Now for the correlates in neural nets. We need a temporal process that changes the connection weights. So deferral doesn't really fit for an already trained net. But during training there is a temporal process of trying to find a good enough solution to the various constraints on the net, which does match better.

Globus says that a more dynamic system would be a closer fit to the idea of deferral:

When it was noted above that the weights are adjustable, it was meant that the nets are relatively slowly adjustable through learning and the adjustment may remain fixed. What is required in addition now is adjustable weights which change continually, a fluid 'tuning' of the constraints on the nets provided by the connection weights.

Then there's some discussion of how Freud's memory idea fits into this framework.

The rest of the paper

This is where I got bogged down and stopped reading, so these notes got stuck in my drafts folder. He starts talking about a discussion of différance by Gasché, and then he's on to Heidegger, and I'm quickly lost. The earlier parts of the paper are lucid enough that this part might be saying something interesting, but if it is I can't make any sense of it.

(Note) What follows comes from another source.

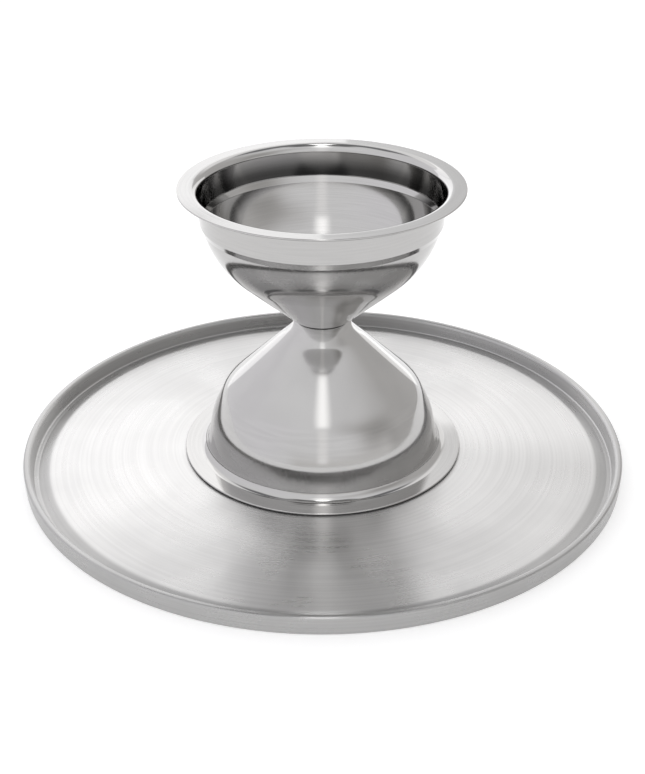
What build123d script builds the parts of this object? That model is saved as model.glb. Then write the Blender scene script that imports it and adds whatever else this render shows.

Then it finishes up with a 'maybe we can find some common ground in the Science Wars' type of conclusion:

From a wider purview, there is a shock of surprise that the continental existential tradition is at a place coherent with important events in the tradition of cognitive science, namely the surge of connectionism, for these traditions have been widely separated, indeed oppositional. This surprise 'solicits' the traditional polarity of the two traditions and wonderment results. In that there are few guide posts left these days to go by, what with all the controversy and deconstruction going on, crossing a bridge that invites wonderment is probably as good a strategy as any.

I'm not too sure what I think of this paper overall, but it's interesting that someone actually wrote up a proper version of the thing I was thinking about in a very vague way.